Optimizing Large-Scale Demand and Capacity Balancing in Air Traffic Flow Management Using Deep Neural Networks

Abstract

Over the past forty years, air traffic flow management (ATFM) has garnered significant attention since the initial approach was introduced to address single-airport ground delay issues. Traditional methods for solving both single- and multi-airport ground delay problems primarily rely on operations research techniques and are typically formulated as mixed-integer problems (MIPs), with solvers employed to approximate optimal solutions.

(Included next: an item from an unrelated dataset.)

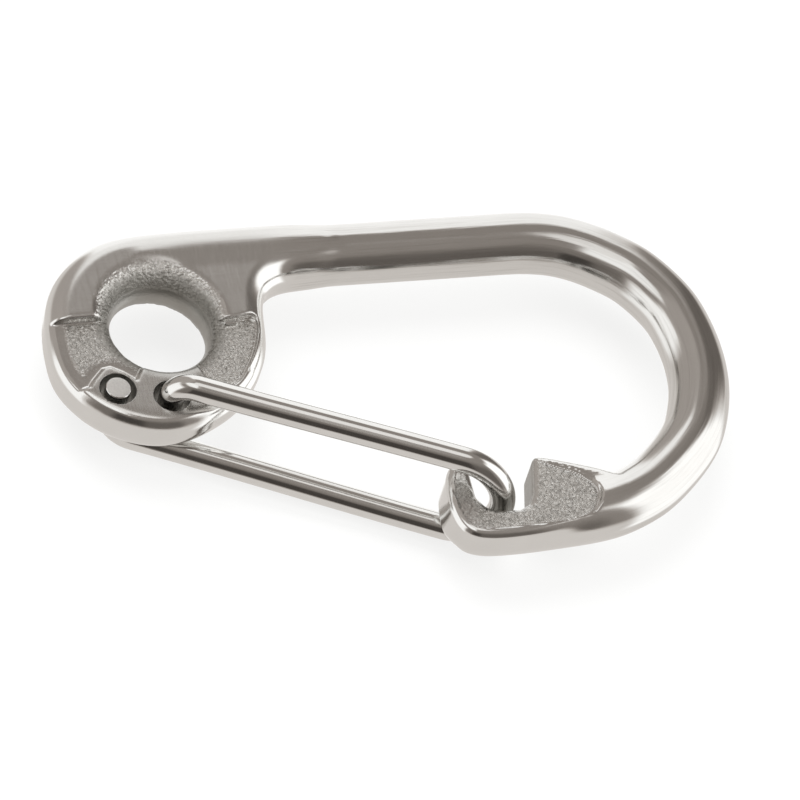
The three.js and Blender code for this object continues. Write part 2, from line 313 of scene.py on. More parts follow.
class Field:
    """The body's distance field; guesses of the nearest curve points are kept between calls."""

    def __init__(self, points):
        self.nearest = Plan(*[c.guess(points[:, :2]) for c in CURVES])

    def plan(self, points):
        return Plan(*[c.distance(points[:, :2], t) for c, t in zip(CURVES, self.nearest)])

    def __call__(self, points, plan=None):
        x, y, z = points.T
        height = np.abs(z)
        if plan is None:
            plan = self.plan(points)
        # bar and head, the head's edge rounder at the -y side of its back
        bar = np.hypot(plan.bar, z) - BAR_R
        head_edge = 2.7 + 0.5 * ramp(-y, 4.0, 9.0) * ramp(-z, 0.0, 0.6)
        f = smooth_min(bar, plate(plan.head, z, PLATE_H, head_edge), blend=1.1)
        # the eye, a throat of elliptic section that flares wider on its +y side
        rho = np.hypot(x, y)
        flare = 4.0 + 1.9 * towards_spine(y, rho)
        g = np.maximum(EYE_R + flare - rho, 0) / flare
        e = np.sqrt(g * g + (z / EYE_FLARE_H) ** 2) + 1e-9
        slope = np.hypot(g / flare / e, z / (EYE_FLARE_H * EYE_FLARE_H) / e + 1e-9)
        f = smooth_max(f, np.where(rho < EYE_R + flare, (e - 1) / slope, -9.0), blend=0.22)
        # cuts in the head's faces
        f = smooth_max(f, -np.maximum(PIVOT_H - height, plan.pivot), blend=0.8)
        cut = smooth_max(RECESS_H - height, plan.recess, blend=0.4)
        f = smooth_max(f, -cut, blend=0.55)
        cut = smooth_max(STEP_H - height, polygon_distance(points, STEP), blend=0.5)
        f = smooth_max(f, -cut, blend=0.8)
        # nose: flat-faced block, its face sunk a little below the rim, and its notch
        edge_r = nose_edge(y, z)
        f = smooth_min(f, plate(plan.nose, z, NOSE_H, edge_r), blend=1.0)
        f = smooth_max(f, -smooth_max(NOSE_H - height, plan.face, blend=0.3), blend=0.6)
        sunk = smooth_max(nose_face(plan, edge_r), SUNK_H - height, blend=0.15)
        f = smooth_max(f, -sunk, blend=0.15)
        f = smooth_max(f, -slot_distance(points), blend=1.5)
        for hole in HOLES:
            f = smooth_max(f, HOLE_R - hole_distance(points, hole), blend=0.2)
        return f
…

Despite their effectiveness in smaller-scale problems, these approaches struggle with the complexity and scalability required for large-scale, multi-sector ATFM, leading to suboptimal performance in real-time scenarios. To overcome these limitations, we propose a novel neural network-based demand and capacity balancing (NN-DCB) method that leverages neural branching and neural diving to efficiently solve the ATFM problem. Using data from 15,927 flight trajectories across 287 airspace sectors on a typical day in February 2024, our method re-allocates trajectory entry and exit times in each sector. The results demonstrate that large-scale ATFM problems can be solved within 15 min, offering a significant performance improvement over the state-of-the-art methods. This study confirms that neural network-based approaches are more effective for large-scale ATFM problem-solving.